▶ **Dataset rows**:

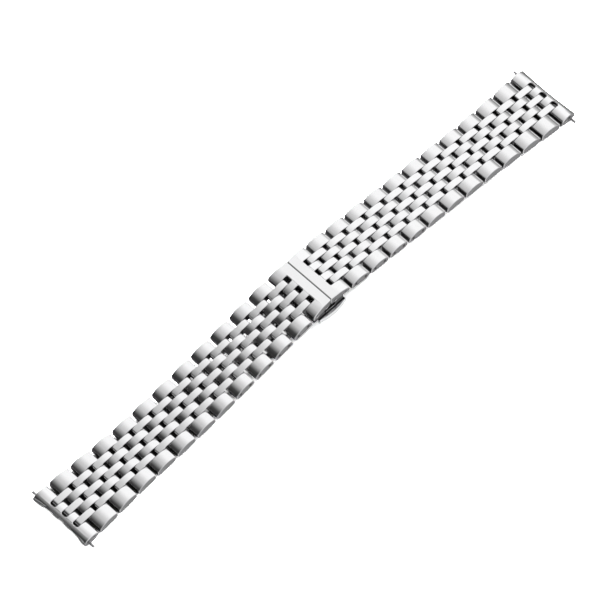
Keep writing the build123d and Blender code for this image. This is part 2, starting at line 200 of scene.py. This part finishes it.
table_mesh = bpy.data.meshes.new("table")
half_table = table_size / 2
corners = [(x * half_table, y * half_table, 0) for x, y in ((-1, -1), (1, -1), (1, 1), (-1, 1))]
table_mesh.from_pydata(corners, [], [(0, 1, 2, 3)])
table = bpy.data.objects.new("table", table_mesh)
bpy.context.scene.collection.objects.link(table)
table.data.materials.append(bpy.data.materials.new("pale_table"))
tree = empty_tree(table.data.materials[0])
# Painted shadow: the table's colour, and the white it shows to mirrors, go dark where the strap is
# close above.
occlusion = {"Distance": shade_reach}
open_sky = tree.node("ShaderNodeAmbientOcclusion", occlusion, output="AO", samples=shade_samples)
under = tree.node("ShaderNodeValToRGB", {"Fac": open_sky}, stops=shade_stops)
shade = mixed(tree, ray_kind(tree, "Is Camera Ray"), table_colour, table_colour_seen)
matt = tree.node("ShaderNodeBsdfDiffuse", {"Color": mixed(tree, 1.0, shade, under, "MULTIPLY")})
white = tree.node("ShaderNodeEmission", {"Color": under, "Strength": 1.0})
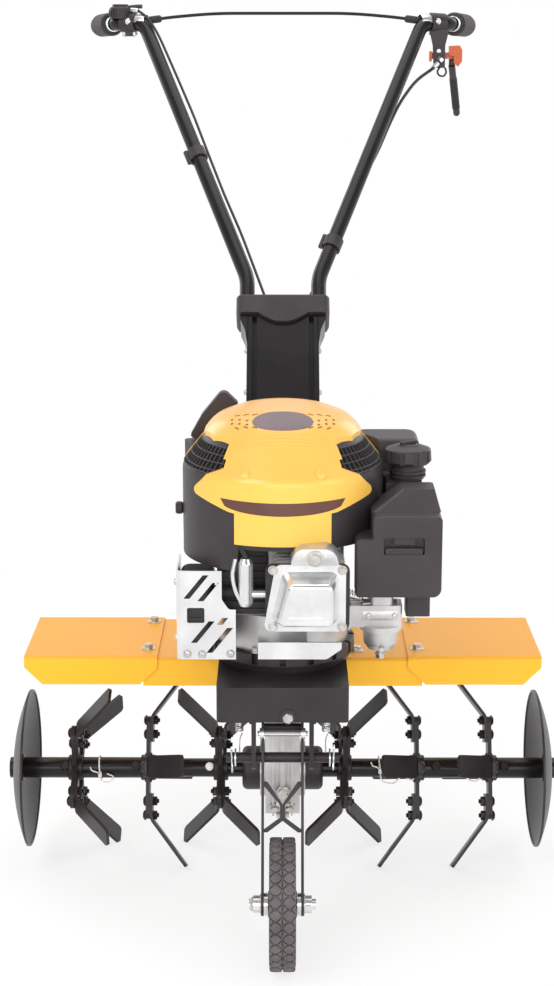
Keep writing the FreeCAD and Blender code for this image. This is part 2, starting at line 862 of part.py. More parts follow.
def make_muffler():
    body = new_body("muffler", x="muffler_x", y="muffler_y", z="muffler_z")
    case = new_sketch(body, "XY")
    rectangle(case, "-muffler_half_width", "-muffler_half_depth", "muffler_half_width", "muffler_half_depth", 12)
    pad(body, case, "muffler_height")
    height = size("muffler_height")
    round_edges(body, 8, lambda centre, edge: not 0.05 < centre.z < height - 0.05)
    pipe = new_sketch(body, "YZ", "muffler_half_width - 1")
    ring(pipe, -20, 72, 8)
    pad(body, pipe, "head_x - head_width/2 - muffler_x - muffler_half_width + 0.9")


def make_muffler_guard():
    """A bent sheet in front of the muffler and round its outer side, cut out for cooling."""
    body = new_body("muffler_guard", x="muffler_x", y="muffler_y", z="muffler_z - 3")
    outer = "muffler_half_width + guard_sheet + 0.5"
    front = "muffler_half_depth + guard_sheet + 0.5"
    sheet_line = new_sketch(body, "XY")
    outline(sheet_line, [
        ("muffler_half_width + 26", f"-({front})"),
        ("muffler_half_width + 26", "-muffler_half_depth - 0.5"),
        ("-muffler_half_width - 0.5", "-muffler_half_depth - 0.5", 4),
        ("-muffler_half_width - 0.5", "muffler_half_depth - 2"),
        (f"-({outer})", "muffler_half_depth - 2"),
        (f"-({outer})", f"-({front})", 6),
    ])
    pad(body, sheet_line, "guard_height")
    step = new_sketch(body, "XZ", "-muffler_half_depth")
    outline(step, [
        (30, "guard_height + 1"),
        (30, 72, 5),
        (38, 60, 5),
        ("muffler_half_width + 27", 60),
        ("muffler_half_width + 27", "guard_height + 1"),
    ])
    pocket(body, step, 6, "out")
    window = new_sketch(body, "XZ", "-muffler_half_depth")
    rectangle(window, -10, 44, 10, 62, 2)
    pocket(body, window, 6, "out")
    for foot_x, foot_z, run in ((-14, 73, 28), (2, 70, 22), (-6, 20, 26), (12, 8, 30), (24, 42, 8)):
        slot = new_sketch(body, "XZ", "-muffler_half_depth")
        outline(slot, [
            (foot_x, foot_z),
            (f"{foot_x} + guard_slot", foot_z),
            (f"{foot_x} + guard_slot + {run}*0.8", foot_z + run),
            (f"{foot_x} + {run}*0.8", foot_z + run),
        ])
        pocket(body, slot, 6, "out")
    for louvre_y in (-18, -4, 10):
        louvre = new_sketch(body, "YZ", "-muffler_half_width")
        rectangle(louvre, louvre_y, 20, f"{louvre_y} + guard_slot", "guard_height - 20", 3)
        pocket(body, louvre, 6, "back")


def make_heat_plate():
    body = new_body("heat_plate", y="head_front + 8")
    plate = new_sketch(body, "XZ")
    outline(plate, [(-28, 356), (50, 356, 8), (67, 368, 4), (67, 376), (-28, 376)])
    pad(body, plate, 3)
    shelf = new_sketch(body, "XY", 373)
    rectangle(shelf, -28, -1, 28, "engine_y - head_front - 8")
    pad(body, shelf, 3)
    seat = new_sketch(body, "XY", 373)
    ring(seat, 0, "engine_y - head_front - 8", "crankcase_radius + 0.3")
    pocket(body, seat, 3)


def make_carburettor():
    """A float bowl under a throttle body that reaches to the head."""
    body = new_body("carburettor", x="carb_x", y="carb_y", z="carb_bowl_z")
    bowl = new_sketch(body, "XZ")
    outline(bowl, [
        (0, 0),
        (5, 0),
        (5, 6),
        ("carb_bowl_radius - 6", 6),
        ("carb_bowl_radius - 1", 13, 5),
        ("carb_bowl_radius", 30),
        ("carb_bowl_radius + 4", 30),
        ("carb_bowl_radius + 4", 36),
        (0, 36),
    ])
    revolve(body, bowl, "V_Axis")
    throat = new_sketch(body, "XY", 35)
    rectangle(throat, "head_x + head_width/2 + 0.1 - carb_x", -15, 24, 15, 4)
    pad(body, throat, 26)
    flange = new_sketch(body, "YZ", "head_x + head_width/2 + 4 - carb_x")
    rectangle(flange, -20, 31, 20, 65, 6)
    pad(body, flange, 4)
    barrel = new_sketch(body, "YZ", -22)
    ring(barrel, 0, 49, 16)
    pad(body, barrel, 40)
    elbow = new_sketch(body, "XY", 60)
    rectangle(elbow, -14, -14, 14, 14, 6)
    pad(body, elbow, "filter_z - 0.1 - carb_bowl_z - 60")


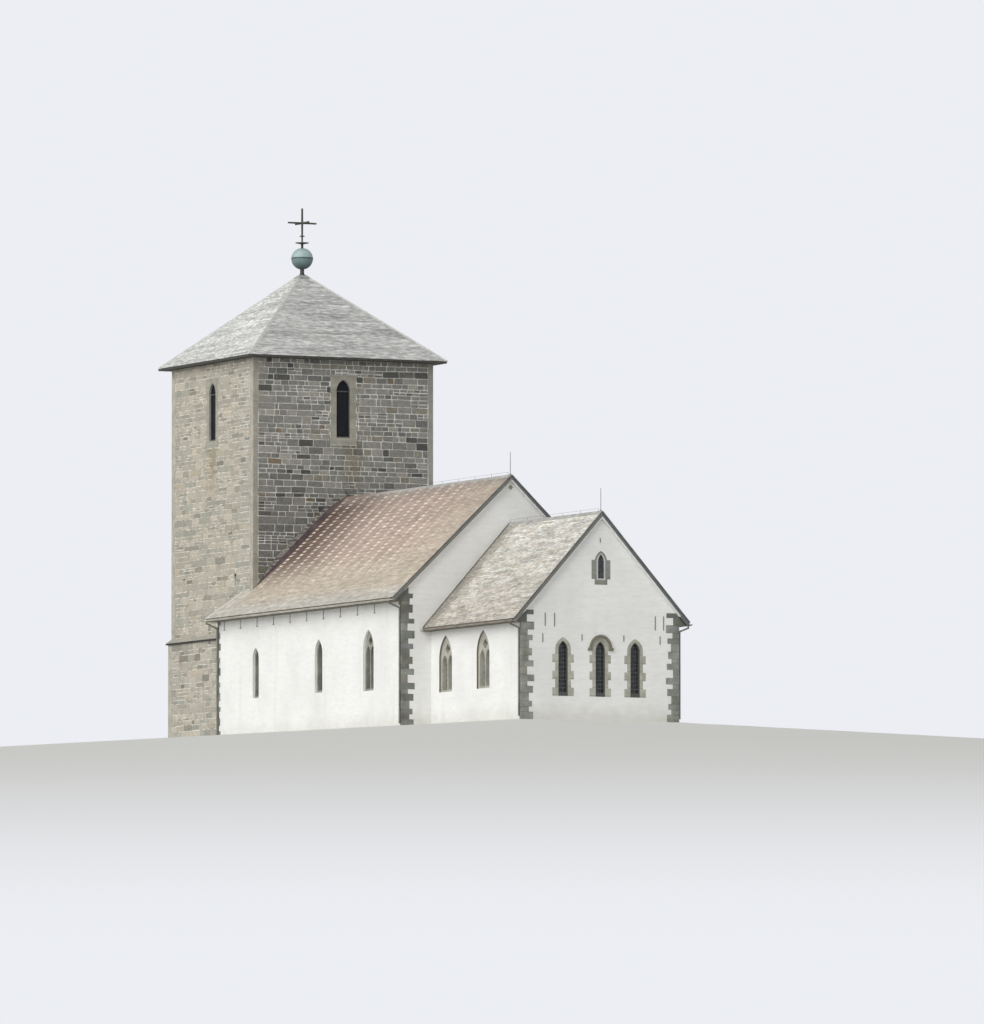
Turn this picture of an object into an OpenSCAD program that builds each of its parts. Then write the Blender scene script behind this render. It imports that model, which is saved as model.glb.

▶ **What you will do**: Extract, from the listing above, every line where the string "Blender" occurs.

▶ **Answer for the task**:
Keep writing the build123d and Blender code for this image. This is part 2, starting at line 200 of scene.py. This part finishes it.
Keep writing the FreeCAD and Blender code for this image. This is part 2, starting at line 862 of part.py. More parts follow.
Turn this picture of an object into an OpenSCAD program that builds each of its parts. Then write the Blender scene script behind this render. It imports that model, which is saved as model.glb.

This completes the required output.